◆ Instruction ◆
Quote, with no changes, the lines that run from the top of the material to the line with "1, 39, 11]];", both included.

◆ Available data ◆
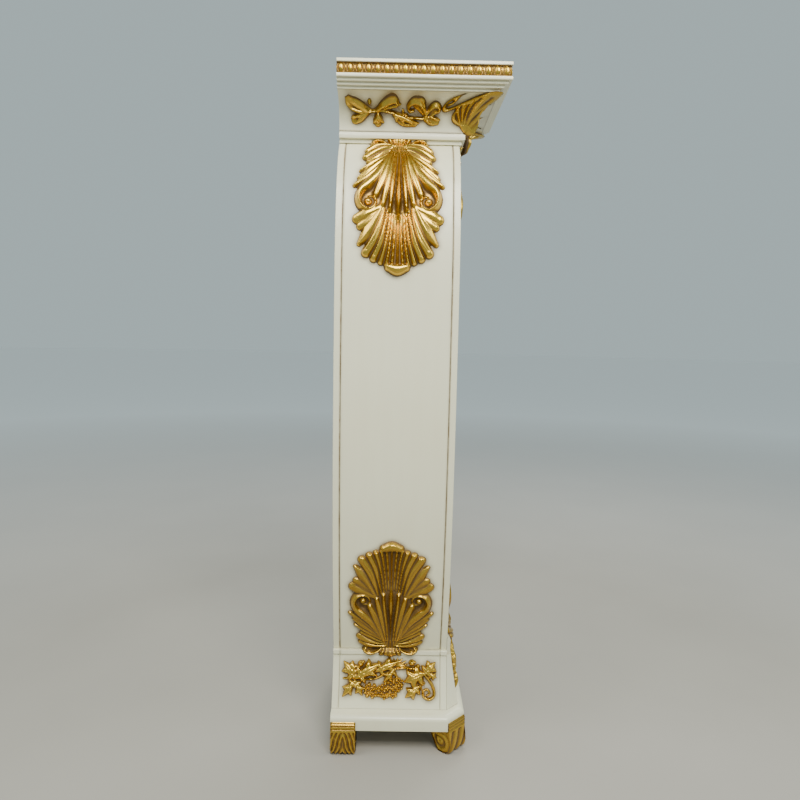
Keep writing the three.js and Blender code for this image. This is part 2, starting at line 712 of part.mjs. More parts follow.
// Crests of one half of the leaf as points [across, distance from the root, rise], from the root
// to the tip; the last crest of a fan lies on the middle line.
const UPPER_CRESTS = [
  [[8, 20, 10], [26, 20, 12], [44, 23, 12], [64, 31, 6]],
  [[9, 24, 10], [28, 29, 13], [47, 36, 12], [68, 46, 6]],
  [[10, 28, 10], [26, 37, 12], [42, 47, 11], [61, 57, 6]],
  [[11, 33, 10], [30, 48, 12], [50, 61, 11], [73, 74, 6]],
  [[12, 37, 10], [32, 56, 12], [54, 73, 11], [76, 89, 6]],
  [[14, 41, 10], [35, 64, 12], [58, 85, 11], [83, 103, 6]],
  [[15, 38, 11], [36, 76, 16], [66, 112, 18], [60, 150, 15]],
  [[13, 34, 11], [20, 62, 14], [30, 94, 15], [42, 136, 14]],
  [[9, 34, 11], [14, 68, 15], [21, 106, 17], [29, 145, 13]],
  [[5, 34, 12], [8, 72, 15], [12, 112, 18], [16, 153, 14]],
  [[0, 32, 13], [0, 80, 17], [0, 130, 20], [0, 169, 15]],
];
const LOWER_CRESTS = [
  [[28, 140, 10], [44, 150, 11], [60, 157, 11], [83, 166, 6]],
  [[28, 146, 9], [44, 161, 10], [58, 172, 9], [76, 184, 5]],
  [[26, 143, 10], [37, 166, 12], [52, 191, 12], [72, 215, 6]],
  [[21, 145, 10], [26, 174, 12], [39, 204, 12], [61, 233, 6]],
  [[16, 150, 10], [19, 182, 12], [28, 213, 12], [47, 245, 6]],
  [[11, 155, 10], [13, 186, 13], [20, 218, 13], [34, 250, 7]],
  [[6, 160, 11], [8, 195, 14], [13, 224, 14], [22, 257, 7]],
  [[0, 160, 11], [0, 200, 15], [0, 226, 15], [0, 266, 8]],
];
// How far the outer edge of a fan's first crest lies outside it at the root and at the tip.
const FAN_EDGE = [2, 9];
// The tongue under the root with a volute on each side: [across, near edge, far edge, rise].
const ROOT_COLUMNS = [[-52, 6, 15, 5], [-40, 2, 18, 10], [-15, 1, 30, 8], [0, 1, 39, 11]];

// The crest as a smooth curve, cut into even rows.
function crestRows(crest, rows) {
  const curve = new THREE.CatmullRomCurve3(crest.map((point) => new THREE.Vector3(...point)));
  return curve.getPoints(rows).map((p) => [p.x, p.y, p.z]);
}

// The hollow between two crests: halfway, lower, and shorter at the tip so that the tips stand apart.
function valley(crest, next) {
  const middle = crest.map((point, row) => point.map((value, axis) => (value + next[row][axis]) / 2));
  const [before, tip] = middle.slice(-2);
  middle[middle.length - 1] = [
    tip[0] + (before[0] - tip[0]) * VALLEY_BACK,
    tip[1] + (before[1] - tip[1]) * VALLEY_BACK,
    tip[2],
  ];
  return middle.map(([across, down, rise]) => [across, down, rise * VALLEY_SHARE]);
}

function mirrored([across, down, rise]) {
  return [-across, down, rise];
}

// The columns of a whole fan: an edge, crests and the valleys between them, and the same mirrored.
function fanColumns(crests) {
  const rows = crests.map((crest) => crestRows(crest, LEAF_ROWS));
  const [first] = rows;
  const edge = first.map(([across, down], row) => {
    const away = FAN_EDGE[0] + (FAN_EDGE[1] - FAN_EDGE[0]) * row / LEAF_ROWS;
    return [across, down - away, CARVING_EDGE];
  });
  const half = [edge];
  rows.forEach((crest, i) => {
    half.push(crest);
    if (i < rows.length - 1) half.push(valley(crest, rows[i + 1]));
  });
  return [...half, ...half.slice(0, -1).toReversed().map((column) => column.map(mirrored))];
}

// The columns of the root, the same mirrored.
function rootColumns() {
  const half = ROOT_COLUMNS.map(([across, near, far, rise]) => [[across, near, rise], [across, far, rise]]);
  return [...half, ...half.slice(0, -1).toReversed().map((column) => column.map(mirrored))];
}

// The whole leaf as one body, laid out by `place` and cut back to the faces that carry it.
function leaf(place, carriers) {
  const sheets = [fanColumns(UPPER_CRESTS), fanColumns(LOWER_CRESTS), rootColumns()];
  let body;
  for (const columns of sheets) {
    const seat = columns.map((column) => column.map(([across, down]) => place(across, down, -CUT_DEPTH)));
    const face = columns.map((column) => column.map(([across, down, rise]) => place(across, down, rise)));
    const solid = toSolid(reliefSolid(seat, face));
    body = body ? body.add(solid) : solid;
  }
  const carved = outerShell(body.subtract(toSolid(carriers)).simplify(LEAF_TOLERANCE));
  return toGeometry(outerShell(toSolid(toGeometry(carved))));
}

// Sheets that cross can leave a splinter beside them; the largest shell is the leaf.
function outerShell(solid) {
  return solid.decompose().reduce((best, shell) => (shell.volume() > best.volume() ? shell : best));
}

// From 0 to 1 with level ends.
function softStep(x) {
  const t = Math.min(1, Math.max(0, x));
  return t * t * (3 - 2 * t);
}

// How much of a step a leaf's ground has taken at a height `past` it.
function stepTaken(past) {
  return softStep(past / STEP_EASE + STEP_LEAD);
}

// Slope of the bow, upright at the ledge and at the neck band.
function shaftSlope(z) {
  const fade = softStep((z - FLARE_TOP) / LEVEL_EASE + 1) * softStep((SHAFT_TOP - z) / LEVEL_EASE);
  return fade > 0 ? slopeOf(bow, z) * fade : 0;
}

// A prism from a ring of points [out, height], for all depths on a side or all widths on a front.
function prism(ring, toPoint) {
  const ends = [-OVERHANG * 2, OVERHANG * 2].map((along) => ring.map(([out, z]) => toPoint(out, z, along)));
  return loft(ends, ring);
}

function addShaftCarvings() {
  const band = NECK_WIDTH / 2 + NECK_BAND_PROJECTION;
  const ledge = WAIST_WIDTH / 2 + LEDGE_PROJECTION;
  const above = SHAFT_BOTTOM + GLUE_GAP;
  const below = SHAFT_TOP - GLUE_GAP;
  const far = BELLY_WIDTH;
  const levels = shaftLevels.filter((z) => z > above && z < below);
  const sideRing = [
    [0, PLINTH_TOP], [ledge + GLUE_GAP, PLINTH_TOP], [ledge + GLUE_GAP, above],
    ...[above, ...levels, below].map((z) => [facetHalf(z) + GLUE_GAP, z]),
    [band + GLUE_GAP, below], [band + GLUE_GAP, ACANTHUS_HIGH], [far, ACANTHUS_HIGH], [far, TOP], [0, TOP],
  ];
  const frontRing = [
    [-BOARD_THICKNESS, PLINTH_TOP],
    ...flareLevels.map((z) => [frontFlare(z) + GLUE_GAP, z === FLARE_TOP ? z + GLUE_GAP : z]),
    [GLUE_GAP, FLARE_TOP + GLUE_GAP], [GLUE_GAP, below],
    [NECK_BAND_PROJECTION + GLUE_GAP, below], [NECK_BAND_PROJECTION + GLUE_GAP, ACANTHUS_HIGH],
    [far, ACANTHUS_HIGH], [far, TOP], [-BOARD_THICKNESS, TOP],
  ];
  // The faces as the leaf follows them: eased over the ledge, the front block and the neck band.
  const onBand = (z) => NECK_BAND_PROJECTION * stepTaken(z - SHAFT_TOP);
  const half = (z) => (
    bow(Math.min(SHAFT_TOP, Math.max(SHAFT_BOTTOM, z))) + onBand(z)
      + LEDGE_PROJECTION * stepTaken(SHAFT_BOTTOM - z)
  );
  const out = (z) => onBand(z) + frontFlare(Math.max(PLINTH_TOP, z)) * stepTaken(FLARE_TOP - z);
  const scale = LEAF_LENGTH / LOWER_CRESTS.at(-1).at(-1)[1];
  const upper = (down) => ACANTHUS_HIGH - down * scale;
  const lower = (down) => SHELL_LOW + down * scale * SHELL_SHARE;
  for (const [name, height, share] of [['acanthus', upper, 1], ['shell', lower, SHELL_RELIEF_SHARE]]) {
    const lifted = (lift) => (lift > 0 ? lift * share : lift);
    for (const [side, word] of [[-1, 'left'], [1, 'right']]) {
      const place = (across, down, lift) => {
        const z = height(down);
        return onSide(side, half(z), across, z, lifted(lift), shaftSlope(z));
      };
      const carriers = prism(sideRing, (x, z, along) => new THREE.Vector3(side * x, AXIS_Y + along, z));
      addPiece(`${name}_${word}`, leaf(place, carriers), GILT);
    }
    const place = (across, down, lift) => {
      const z = height(down);
      return onFront(out(z), across, z, lifted(lift));
    };
    const carriers = prism(frontRing, (depth, z, along) => new THREE.Vector3(along, FRONT_Y - depth, z));
    addPiece(`${name}_front`, leaf(place, carriers), GILT);
  }
}

// A running scroll or plaque: columns along its length, each between a lower and an upper edge.
function runningCarving(columns, edges, rows, reliefAt, place) {
  const seat = [];
  const face = [];
  for (let i = 0; i <= columns; i++) {
    const share = i / columns;
    const [low, high] = edges(share);
    const levels = levelsBetween(low, high, rows);
    seat.push(levels.map((z) => place(share, z, 0)));
    face.push(levels.map((z, row) => {
      const across = row / rows;
      return place(share, z, Math.max(CARVING_EDGE * 0.7, reliefAt(share, across)));
    }));
  }
  return reliefSolid(seat, face);
}

// The leaf scroll: a wavy band with three leaves above and below it.
function scrollEdges(share) {
  const middle = (COVE_BOTTOM + COVE_TOP) / 2;
  const wave = Math.sin(share * Math.PI * 4) * SCROLL_HEIGHT * 0.12;
  const body = SCROLL_HEIGHT * (0.16 + 0.2 * Math.abs(Math.sin(share * Math.PI * 3)));
  return [middle + wave - body, middle + wave + body];
}

function coveProjection(z) {
  return along(coveCurve().map(([out, height]) => [height, out]), z);
}

function addScrolls() {
  const relief = (share, across) => {
    const swell = 0.7 + 0.3 * Math.cos(share * SCROLL_SWELLS);
    return SCROLL_RELIEF * Math.sin(Math.PI * across) * swell;
  };
  const start = BACK_Y - SCROLL_BACK_MARGIN;
  const slope = (z) => slopeOf(coveProjection, Math.min(z, COVE_TOP - COVE_LIP));
  for (const [side, word] of [[-1, 'left'], [1, 'right']]) {
    const place = (share, z, lift) => {
      const across = AXIS_Y - start + share * SCROLL_LENGTH;
      return onSide(side, NECK_WIDTH / 2 + coveProjection(z), across, z, lift, slope(z));
    };
    addPiece(`capital_scroll_${word}`, runningCarving(24, scrollEdges, 4, relief, place), GILT);
  }
  const place = (share, z, lift) => (
    onFront(coveProjection(z), (share - 0.5) * FRONT_SCROLL_LENGTH, z, lift, slope(z))
  );
  addPiece('capital_scroll_front', runningCarving(16, scrollEdges, 4, relief, place), GILT);
}

// The leaf that wraps a front corner of the capital: wide under the cornice, narrow at its foot.
function cornerLeaf(side) {
  const low = COVE_BOTTOM + 3;
  const high = COVE_TOP - 3;
  const seat = [];
  const face = [];
  const shares = [-1, -0.7, -0.35, 0, 0.35, 0.7, 1];
  for (const z of levelsBetween(low, high, 9)) {
    const share = (z - low) / (high - low);
    const out = coveProjection(z) + GLUE_GAP;
    const reach = CORNER_LEAF_FOOT_REACH + (CORNER_LEAF_REACH - CORNER_LEAF_FOOT_REACH) * share;
    const cornerX = NECK_WIDTH / 2 + out;
    const cornerY = FRONT_Y - out;
    const point = (across, lift) => {
      const length = Math.abs(across) * reach;
      if (across < 0) return new THREE.Vector3(side * (cornerX + lift), cornerY + length - lift, z);
      return new THREE.Vector3(side * (cornerX - length + lift), cornerY - lift, z);
    };
    const rise = CORNER_LEAF_RELIEF * 0.4 + CORNER_LEAF_LEAN * share ** 2;
    seat.push(shares.map((across) => point(across, 0)));
    face.push(shares.map((across) => {
      const edge = 1 - Math.abs(across);
      const lift = across === 0 ? rise : Math.max(CARVING_EDGE * 0.7, rise * Math.sqrt(edge));
      return point(across, lift);
    }));
  }
  return reliefSolid(seat, face);
}

// The vine plaque: a rectangle with leafy, uneven upper and lower edges.
function plaqueEdges(share) {
  const middle = PLINTH_TOP + BASE_HEIGHT * 0.54;
  const upper = PLAQUE_HEIGHT / 2 * (0.9 + 0.1 * Math.cos(share * Math.PI * 8));
  const lower = PLAQUE_HEIGHT / 2 * (0.88 + 0.12 * Math.cos(share * Math.PI * 6));
  return [middle - lower, middle + upper];
}

function addPlaques() {
  const relief = (share, across) => {
    const crown = Math.sqrt(Math.sin(Math.PI * across) * Math.sin(Math.PI * share));
    return PLAQUE_RELIEF * crown * (0.8 + 0.2 * Math.cos(share * PLAQUE_SWELLS));
  };
  for (const [side, word] of [[-1, 'left'], [1, 'right']]) {
    const place = (share, z, lift) => (
      onSide(side, baseFlareFacet(z), (share - 0.5) * PLAQUE_LENGTH, z, lift, slopeOf(baseFlare, z))
    );
    addPiece(`vine_plaque_${word}`, runningCarving(20, plaqueEdges, 5, relief, place), GILT);
  }
  const place = (share, z, lift) => (
    onFront(frontFlareFacet(z), (share - 0.5) * FRONT_PLAQUE_LENGTH, z, lift, slopeOf(frontFlare, z))
  );
  addPiece('vine_plaque_front', runningCarving(16, plaqueEdges, 5, relief, place), GILT);
}

// The flares as they are really faceted, so that what lies on them keeps its gap.
function baseFlareFacet(z) {
  return along(baseLevels.map((level) => [level, baseFlare(level)]), z);
}

function frontFlareFacet(z) {
  return along(flareLevels.map((level) => [level, frontFlare(level)]), z);
}

addShaft();
addFrontFlare();
addInside();
addCapital();
addPlinth();
addFeet();
addShaftCarvings();
addScrolls();
addPiece('corner_leaf_left', cornerLeaf(-1), GILT);
addPiece('corner_leaf_right', cornerLeaf(1), GILT);
addPlaques();

export default stand;
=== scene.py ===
"""Looks of a carved pedestal column: ivory lacquer, antique gold carvings and a plain studio.

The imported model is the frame; every piece here is worked out in millimetres in the same place and put into its mesh
in metres. Across a side face, `across` runs from the middle of the shaft towards the front."""

import json
import math

import bpy
import numpy as np
from mathutils import Matrix, Vector


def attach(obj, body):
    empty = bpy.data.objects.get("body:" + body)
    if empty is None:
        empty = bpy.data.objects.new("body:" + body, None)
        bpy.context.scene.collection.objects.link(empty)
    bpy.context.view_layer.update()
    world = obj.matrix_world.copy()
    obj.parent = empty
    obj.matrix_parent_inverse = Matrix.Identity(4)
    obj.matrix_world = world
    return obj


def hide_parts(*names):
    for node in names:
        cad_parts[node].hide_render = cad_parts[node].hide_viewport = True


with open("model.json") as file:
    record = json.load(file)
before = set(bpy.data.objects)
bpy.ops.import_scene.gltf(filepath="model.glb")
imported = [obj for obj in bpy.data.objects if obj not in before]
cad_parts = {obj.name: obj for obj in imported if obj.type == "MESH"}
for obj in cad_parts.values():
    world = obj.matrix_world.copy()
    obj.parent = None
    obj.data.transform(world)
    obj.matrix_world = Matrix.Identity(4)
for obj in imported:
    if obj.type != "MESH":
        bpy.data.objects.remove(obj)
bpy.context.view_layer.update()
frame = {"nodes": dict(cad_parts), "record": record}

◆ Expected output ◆
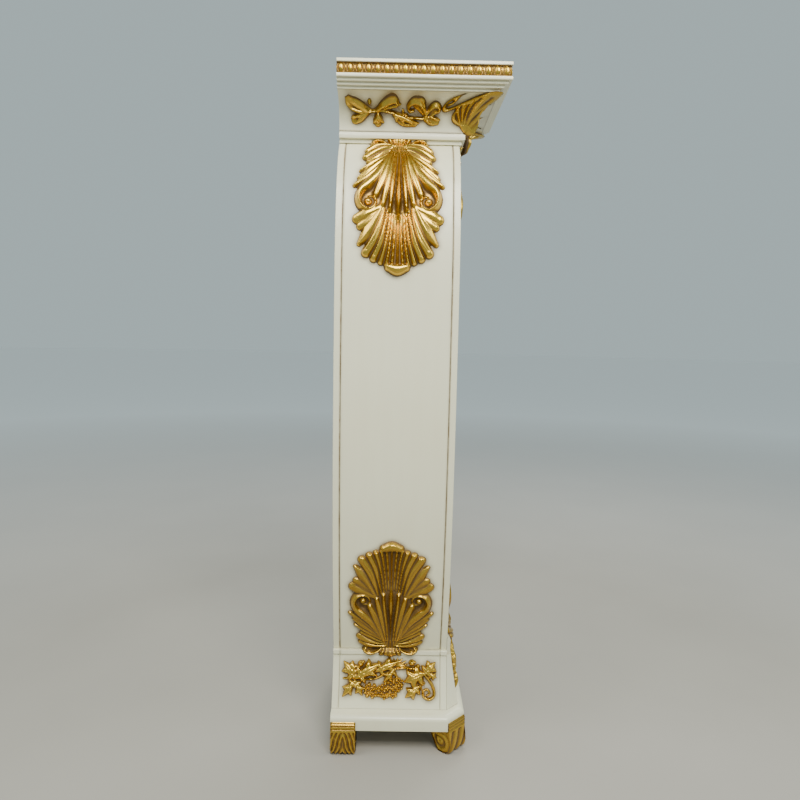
Keep writing the three.js and Blender code for this image. This is part 2, starting at line 712 of part.mjs. More parts follow.
// Crests of one half of the leaf as points [across, distance from the root, rise], from the root
// to the tip; the last crest of a fan lies on the middle line.
const UPPER_CRESTS = [
  [[8, 20, 10], [26, 20, 12], [44, 23, 12], [64, 31, 6]],
  [[9, 24, 10], [28, 29, 13], [47, 36, 12], [68, 46, 6]],
  [[10, 28, 10], [26, 37, 12], [42, 47, 11], [61, 57, 6]],
  [[11, 33, 10], [30, 48, 12], [50, 61, 11], [73, 74, 6]],
  [[12, 37, 10], [32, 56, 12], [54, 73, 11], [76, 89, 6]],
  [[14, 41, 10], [35, 64, 12], [58, 85, 11], [83, 103, 6]],
  [[15, 38, 11], [36, 76, 16], [66, 112, 18], [60, 150, 15]],
  [[13, 34, 11], [20, 62, 14], [30, 94, 15], [42, 136, 14]],
  [[9, 34, 11], [14, 68, 15], [21, 106, 17], [29, 145, 13]],
  [[5, 34, 12], [8, 72, 15], [12, 112, 18], [16, 153, 14]],
  [[0, 32, 13], [0, 80, 17], [0, 130, 20], [0, 169, 15]],
];
const LOWER_CRESTS = [
  [[28, 140, 10], [44, 150, 11], [60, 157, 11], [83, 166, 6]],
  [[28, 146, 9], [44, 161, 10], [58, 172, 9], [76, 184, 5]],
  [[26, 143, 10], [37, 166, 12], [52, 191, 12], [72, 215, 6]],
  [[21, 145, 10], [26, 174, 12], [39, 204, 12], [61, 233, 6]],
  [[16, 150, 10], [19, 182, 12], [28, 213, 12], [47, 245, 6]],
  [[11, 155, 10], [13, 186, 13], [20, 218, 13], [34, 250, 7]],
  [[6, 160, 11], [8, 195, 14], [13, 224, 14], [22, 257, 7]],
  [[0, 160, 11], [0, 200, 15], [0, 226, 15], [0, 266, 8]],
];
// How far the outer edge of a fan's first crest lies outside it at the root and at the tip.
const FAN_EDGE = [2, 9];
// The tongue under the root with a volute on each side: [across, near edge, far edge, rise].
const ROOT_COLUMNS = [[-52, 6, 15, 5], [-40, 2, 18, 10], [-15, 1, 30, 8], [0, 1, 39, 11]];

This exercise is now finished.